The number of students reading 50 or more books in the city’s school district dropped by 523 students this year compared to the previous as the Paterson Public Schools reduced the number of librarians, according to education advocates.
In 2015, there were 1,923 students, who read 50 or more books. In 2016, there were 1,400, according to the Paterson Education Fund, an advocacy, which runs the 50 Book Club, a program that promotes literacy.
Rosie Grant, executive director of the Paterson Education Fund, attributed the drop to cuts in librarians at the district. She said cuts in librarians undermines a big effort by multiple groups to get students reading at grade level by third grade.
“They are learning to read through third grade and fourth grade on they need to read to learn. If they don’t have the base level of reading mastered at the end of the third grade it puts them more at risk for failure,” said Grant.
“It has a huge negative impact on kids,” said Linda Reid, president of the Parent Education Organizing Council (PEOC). “Not having librarians in school is a major downfall.”
The district has 21 librarians this year which is two more than the previous year, said Terry Corallo, spokeswoman for the Paterson Public Schools. “We had 19 last school year and have added at the two new schools,” she said.

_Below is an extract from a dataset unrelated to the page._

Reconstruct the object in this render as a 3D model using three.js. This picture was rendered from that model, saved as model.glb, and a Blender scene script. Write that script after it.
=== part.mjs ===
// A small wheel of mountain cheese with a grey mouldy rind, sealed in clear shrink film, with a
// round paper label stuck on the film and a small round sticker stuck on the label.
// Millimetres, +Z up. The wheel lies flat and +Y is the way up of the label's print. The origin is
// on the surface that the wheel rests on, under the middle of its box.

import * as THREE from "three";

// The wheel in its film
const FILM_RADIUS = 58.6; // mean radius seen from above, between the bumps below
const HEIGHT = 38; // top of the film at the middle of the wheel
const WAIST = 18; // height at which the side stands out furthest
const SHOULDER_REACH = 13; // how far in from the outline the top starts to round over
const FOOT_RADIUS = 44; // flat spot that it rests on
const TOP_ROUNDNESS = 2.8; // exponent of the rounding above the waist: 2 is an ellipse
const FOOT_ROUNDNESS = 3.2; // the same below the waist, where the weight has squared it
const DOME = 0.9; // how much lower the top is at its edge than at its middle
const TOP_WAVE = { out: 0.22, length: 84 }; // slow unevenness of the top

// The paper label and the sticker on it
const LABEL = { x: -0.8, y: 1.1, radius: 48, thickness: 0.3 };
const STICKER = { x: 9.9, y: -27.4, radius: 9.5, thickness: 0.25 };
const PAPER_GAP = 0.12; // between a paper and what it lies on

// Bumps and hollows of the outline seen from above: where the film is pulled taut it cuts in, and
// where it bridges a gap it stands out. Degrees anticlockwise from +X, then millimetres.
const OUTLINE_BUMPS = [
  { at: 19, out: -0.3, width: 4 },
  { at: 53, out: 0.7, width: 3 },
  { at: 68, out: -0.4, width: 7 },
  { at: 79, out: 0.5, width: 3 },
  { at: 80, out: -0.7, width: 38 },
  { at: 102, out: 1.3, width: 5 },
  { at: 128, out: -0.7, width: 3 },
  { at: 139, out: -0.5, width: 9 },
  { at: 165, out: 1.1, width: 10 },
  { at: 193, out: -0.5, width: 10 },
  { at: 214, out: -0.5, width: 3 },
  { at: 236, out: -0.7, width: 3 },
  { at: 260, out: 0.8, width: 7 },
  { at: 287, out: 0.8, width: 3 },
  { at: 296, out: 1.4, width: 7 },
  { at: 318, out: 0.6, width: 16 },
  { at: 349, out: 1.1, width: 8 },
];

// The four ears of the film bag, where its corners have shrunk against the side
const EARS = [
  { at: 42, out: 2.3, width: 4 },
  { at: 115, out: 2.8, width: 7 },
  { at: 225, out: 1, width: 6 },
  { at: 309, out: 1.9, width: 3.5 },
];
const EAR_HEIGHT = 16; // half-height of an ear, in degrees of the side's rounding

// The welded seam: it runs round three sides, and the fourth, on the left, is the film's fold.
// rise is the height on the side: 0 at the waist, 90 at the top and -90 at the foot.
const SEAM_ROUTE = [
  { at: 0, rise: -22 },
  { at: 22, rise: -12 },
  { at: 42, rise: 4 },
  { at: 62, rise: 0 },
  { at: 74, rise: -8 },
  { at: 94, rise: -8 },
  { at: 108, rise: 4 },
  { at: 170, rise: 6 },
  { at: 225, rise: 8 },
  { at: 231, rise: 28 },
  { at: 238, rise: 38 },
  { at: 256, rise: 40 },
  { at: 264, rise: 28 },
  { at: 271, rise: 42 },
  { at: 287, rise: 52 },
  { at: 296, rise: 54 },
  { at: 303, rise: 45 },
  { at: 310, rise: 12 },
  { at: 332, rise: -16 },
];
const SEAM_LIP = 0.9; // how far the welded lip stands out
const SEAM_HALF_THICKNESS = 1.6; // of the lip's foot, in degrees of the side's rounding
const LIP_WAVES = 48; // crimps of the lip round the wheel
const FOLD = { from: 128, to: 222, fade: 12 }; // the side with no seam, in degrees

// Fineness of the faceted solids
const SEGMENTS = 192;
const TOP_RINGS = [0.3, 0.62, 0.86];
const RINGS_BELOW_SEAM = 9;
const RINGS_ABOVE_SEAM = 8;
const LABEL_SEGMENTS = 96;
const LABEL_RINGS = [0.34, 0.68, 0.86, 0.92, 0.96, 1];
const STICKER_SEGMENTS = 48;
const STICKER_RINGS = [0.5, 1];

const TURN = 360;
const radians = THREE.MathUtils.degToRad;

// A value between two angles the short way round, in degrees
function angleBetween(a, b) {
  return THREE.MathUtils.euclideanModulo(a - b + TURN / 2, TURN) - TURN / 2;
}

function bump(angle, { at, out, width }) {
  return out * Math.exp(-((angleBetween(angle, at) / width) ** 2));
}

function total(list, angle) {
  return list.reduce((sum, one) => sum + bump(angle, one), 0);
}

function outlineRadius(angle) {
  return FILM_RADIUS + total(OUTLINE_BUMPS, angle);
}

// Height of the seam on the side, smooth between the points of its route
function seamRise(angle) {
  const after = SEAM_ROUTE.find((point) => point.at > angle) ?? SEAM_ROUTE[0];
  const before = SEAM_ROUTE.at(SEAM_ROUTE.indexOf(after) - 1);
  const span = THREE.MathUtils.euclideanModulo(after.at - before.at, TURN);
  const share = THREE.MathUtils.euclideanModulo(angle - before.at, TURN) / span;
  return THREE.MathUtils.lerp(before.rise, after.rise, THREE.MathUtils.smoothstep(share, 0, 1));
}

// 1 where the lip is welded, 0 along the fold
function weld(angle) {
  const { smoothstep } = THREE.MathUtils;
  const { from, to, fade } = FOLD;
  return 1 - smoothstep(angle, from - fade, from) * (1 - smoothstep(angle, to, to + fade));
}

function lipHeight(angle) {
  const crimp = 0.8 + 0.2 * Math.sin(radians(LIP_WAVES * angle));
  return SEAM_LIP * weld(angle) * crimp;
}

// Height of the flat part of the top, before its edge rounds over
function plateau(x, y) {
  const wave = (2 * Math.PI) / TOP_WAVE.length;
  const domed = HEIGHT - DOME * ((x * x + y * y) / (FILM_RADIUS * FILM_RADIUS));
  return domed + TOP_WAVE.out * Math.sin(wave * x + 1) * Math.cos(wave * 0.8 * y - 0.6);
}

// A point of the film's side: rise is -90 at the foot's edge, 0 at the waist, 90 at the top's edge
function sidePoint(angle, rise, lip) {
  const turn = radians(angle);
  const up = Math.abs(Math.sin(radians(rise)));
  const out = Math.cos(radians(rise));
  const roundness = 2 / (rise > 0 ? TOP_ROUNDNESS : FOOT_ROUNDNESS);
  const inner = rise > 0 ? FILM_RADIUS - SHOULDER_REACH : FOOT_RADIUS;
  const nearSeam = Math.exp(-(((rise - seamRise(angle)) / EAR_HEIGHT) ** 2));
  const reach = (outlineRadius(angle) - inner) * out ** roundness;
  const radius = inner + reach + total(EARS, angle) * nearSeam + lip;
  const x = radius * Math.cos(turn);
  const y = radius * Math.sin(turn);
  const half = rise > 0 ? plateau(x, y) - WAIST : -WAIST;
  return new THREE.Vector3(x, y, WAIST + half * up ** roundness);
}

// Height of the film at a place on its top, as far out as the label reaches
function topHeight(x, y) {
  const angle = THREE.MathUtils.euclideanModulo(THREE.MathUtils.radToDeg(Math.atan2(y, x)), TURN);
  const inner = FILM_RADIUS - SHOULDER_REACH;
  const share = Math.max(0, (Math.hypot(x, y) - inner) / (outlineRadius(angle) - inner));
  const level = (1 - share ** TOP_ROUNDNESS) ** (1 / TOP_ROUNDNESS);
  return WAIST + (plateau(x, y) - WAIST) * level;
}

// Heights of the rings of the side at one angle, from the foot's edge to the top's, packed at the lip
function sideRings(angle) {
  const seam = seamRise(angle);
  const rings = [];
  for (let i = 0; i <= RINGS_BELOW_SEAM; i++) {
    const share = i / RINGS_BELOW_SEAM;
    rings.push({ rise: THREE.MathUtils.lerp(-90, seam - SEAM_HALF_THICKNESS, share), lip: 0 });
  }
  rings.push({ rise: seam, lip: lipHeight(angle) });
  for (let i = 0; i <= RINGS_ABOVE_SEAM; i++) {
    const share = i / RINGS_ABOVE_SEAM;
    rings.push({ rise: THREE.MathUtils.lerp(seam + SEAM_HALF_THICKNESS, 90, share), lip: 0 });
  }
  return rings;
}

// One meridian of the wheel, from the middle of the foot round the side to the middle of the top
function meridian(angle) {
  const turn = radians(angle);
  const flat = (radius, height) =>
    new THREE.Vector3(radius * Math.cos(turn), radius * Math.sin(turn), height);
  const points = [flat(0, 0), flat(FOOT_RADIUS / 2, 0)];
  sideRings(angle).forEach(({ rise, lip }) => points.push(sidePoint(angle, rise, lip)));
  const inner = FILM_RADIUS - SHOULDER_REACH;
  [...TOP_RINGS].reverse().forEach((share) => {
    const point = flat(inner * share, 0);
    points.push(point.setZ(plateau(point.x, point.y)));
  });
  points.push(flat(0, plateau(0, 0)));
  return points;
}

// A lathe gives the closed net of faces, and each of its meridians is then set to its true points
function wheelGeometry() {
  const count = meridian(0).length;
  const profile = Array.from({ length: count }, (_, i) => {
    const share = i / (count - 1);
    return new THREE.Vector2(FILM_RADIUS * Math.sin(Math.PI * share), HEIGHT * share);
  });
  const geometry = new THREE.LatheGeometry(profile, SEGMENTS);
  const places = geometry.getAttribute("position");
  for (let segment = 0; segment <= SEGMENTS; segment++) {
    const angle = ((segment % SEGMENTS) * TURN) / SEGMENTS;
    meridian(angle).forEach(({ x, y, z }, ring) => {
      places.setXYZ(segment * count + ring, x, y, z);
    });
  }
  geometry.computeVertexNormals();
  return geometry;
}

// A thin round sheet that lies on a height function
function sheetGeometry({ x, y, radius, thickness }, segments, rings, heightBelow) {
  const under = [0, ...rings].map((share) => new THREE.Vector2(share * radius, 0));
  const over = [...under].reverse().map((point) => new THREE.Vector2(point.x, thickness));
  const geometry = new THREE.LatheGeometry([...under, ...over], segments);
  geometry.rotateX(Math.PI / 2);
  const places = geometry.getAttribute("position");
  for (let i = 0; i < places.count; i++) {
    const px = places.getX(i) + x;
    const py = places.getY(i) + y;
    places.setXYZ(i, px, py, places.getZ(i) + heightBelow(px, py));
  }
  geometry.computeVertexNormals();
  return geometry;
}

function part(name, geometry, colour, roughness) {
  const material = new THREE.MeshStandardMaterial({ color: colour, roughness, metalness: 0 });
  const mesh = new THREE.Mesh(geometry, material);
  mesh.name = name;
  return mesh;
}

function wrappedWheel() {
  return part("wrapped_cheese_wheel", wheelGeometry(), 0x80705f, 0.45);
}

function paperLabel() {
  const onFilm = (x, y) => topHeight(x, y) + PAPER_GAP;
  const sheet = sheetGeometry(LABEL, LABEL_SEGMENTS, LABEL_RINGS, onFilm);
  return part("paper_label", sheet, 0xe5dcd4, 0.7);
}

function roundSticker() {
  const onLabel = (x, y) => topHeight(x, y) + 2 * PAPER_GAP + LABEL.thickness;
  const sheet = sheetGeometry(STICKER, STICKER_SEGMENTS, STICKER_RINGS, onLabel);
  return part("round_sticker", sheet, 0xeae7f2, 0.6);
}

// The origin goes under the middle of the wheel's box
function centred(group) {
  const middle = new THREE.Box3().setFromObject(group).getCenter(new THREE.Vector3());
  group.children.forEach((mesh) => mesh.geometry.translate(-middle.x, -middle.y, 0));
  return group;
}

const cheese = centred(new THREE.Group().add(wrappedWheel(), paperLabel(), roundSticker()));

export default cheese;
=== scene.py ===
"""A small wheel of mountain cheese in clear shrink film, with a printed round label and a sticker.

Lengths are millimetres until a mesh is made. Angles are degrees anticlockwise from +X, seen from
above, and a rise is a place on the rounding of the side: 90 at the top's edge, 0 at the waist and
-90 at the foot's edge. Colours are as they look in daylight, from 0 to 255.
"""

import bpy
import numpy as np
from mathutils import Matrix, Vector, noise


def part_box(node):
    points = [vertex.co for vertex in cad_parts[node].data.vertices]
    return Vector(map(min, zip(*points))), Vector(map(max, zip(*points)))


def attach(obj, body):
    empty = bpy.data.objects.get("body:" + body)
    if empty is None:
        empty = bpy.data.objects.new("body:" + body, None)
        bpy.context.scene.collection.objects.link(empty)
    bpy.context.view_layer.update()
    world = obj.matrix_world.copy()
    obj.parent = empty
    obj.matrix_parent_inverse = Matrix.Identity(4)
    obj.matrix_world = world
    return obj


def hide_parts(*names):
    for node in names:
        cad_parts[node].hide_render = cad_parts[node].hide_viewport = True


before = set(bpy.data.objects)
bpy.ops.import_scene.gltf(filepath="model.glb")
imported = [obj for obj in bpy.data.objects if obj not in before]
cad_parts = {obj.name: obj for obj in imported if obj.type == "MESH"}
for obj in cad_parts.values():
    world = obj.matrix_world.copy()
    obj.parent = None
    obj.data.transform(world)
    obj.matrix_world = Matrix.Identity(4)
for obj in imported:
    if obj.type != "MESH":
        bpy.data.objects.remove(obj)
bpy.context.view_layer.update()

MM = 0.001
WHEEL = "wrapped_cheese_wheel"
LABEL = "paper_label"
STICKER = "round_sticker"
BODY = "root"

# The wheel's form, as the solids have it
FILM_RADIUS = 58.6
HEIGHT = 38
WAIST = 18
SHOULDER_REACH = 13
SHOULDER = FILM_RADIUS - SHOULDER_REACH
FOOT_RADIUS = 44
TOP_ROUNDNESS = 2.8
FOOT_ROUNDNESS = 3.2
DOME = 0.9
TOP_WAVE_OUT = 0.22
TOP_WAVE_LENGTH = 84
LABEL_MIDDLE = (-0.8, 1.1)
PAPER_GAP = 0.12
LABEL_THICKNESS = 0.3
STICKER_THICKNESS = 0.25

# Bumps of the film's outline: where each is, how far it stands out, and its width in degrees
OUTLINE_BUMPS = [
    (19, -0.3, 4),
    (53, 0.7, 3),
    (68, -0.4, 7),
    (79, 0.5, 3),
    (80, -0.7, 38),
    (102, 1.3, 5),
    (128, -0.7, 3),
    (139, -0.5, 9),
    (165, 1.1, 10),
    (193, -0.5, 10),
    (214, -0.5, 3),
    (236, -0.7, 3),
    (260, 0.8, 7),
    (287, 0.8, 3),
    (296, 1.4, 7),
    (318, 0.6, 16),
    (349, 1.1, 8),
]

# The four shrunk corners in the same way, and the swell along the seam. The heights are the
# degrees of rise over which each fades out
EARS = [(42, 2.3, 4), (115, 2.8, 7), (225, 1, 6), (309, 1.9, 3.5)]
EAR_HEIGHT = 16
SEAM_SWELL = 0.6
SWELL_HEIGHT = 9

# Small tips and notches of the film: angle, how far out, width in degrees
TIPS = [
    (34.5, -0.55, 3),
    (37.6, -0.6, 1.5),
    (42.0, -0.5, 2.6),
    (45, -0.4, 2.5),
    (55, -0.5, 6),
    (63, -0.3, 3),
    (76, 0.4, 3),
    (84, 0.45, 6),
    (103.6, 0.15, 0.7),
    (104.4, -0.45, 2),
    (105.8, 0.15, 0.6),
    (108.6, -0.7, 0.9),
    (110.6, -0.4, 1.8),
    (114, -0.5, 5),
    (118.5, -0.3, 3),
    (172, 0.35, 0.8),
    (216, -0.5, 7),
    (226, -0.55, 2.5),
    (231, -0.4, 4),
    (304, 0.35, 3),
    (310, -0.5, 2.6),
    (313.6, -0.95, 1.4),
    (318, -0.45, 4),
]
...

In 2014-15 school year, the district had 31 librarians.
Corallo said there could be other factors causing the drop. She said principals at each of the 54 district schools may be the key to encouraging greater participation in the 50 Books Club.
School board president Christopher Irving said he is not surprised by the big drop. He said he is disappointed at the drop adding that the root cause of the cuts were the state’s underfunding of the school system.
“This is the ramification of not being fully funded,” said Irving. He said librarians are the one who push books to students to get them to read.
“There’s a direct correlation,” said Errol Kerr, school board member. “They need librarians who will setup systems in the schools to get our kids interested in reading. If you don’t have that it’s not going to work.”
A contingent of school librarians have repeatedly protested the cuts in librarians in the past year. At one point the librarians elicited a promise from state-appointed district superintendent Donnie Evans to restore librarians at the elementary schools.
The same group expressed disappointment at the end of the last school year the promise was not kept.
Grant expressed some optimism stating the new School 16 was provided a librarian. Corallo said the Hani Awadallah School also has a librarian.
“Reading maketh the mind. The more you read, the more knowledge you acquire. We don’t have that going on,” lamented Kerr.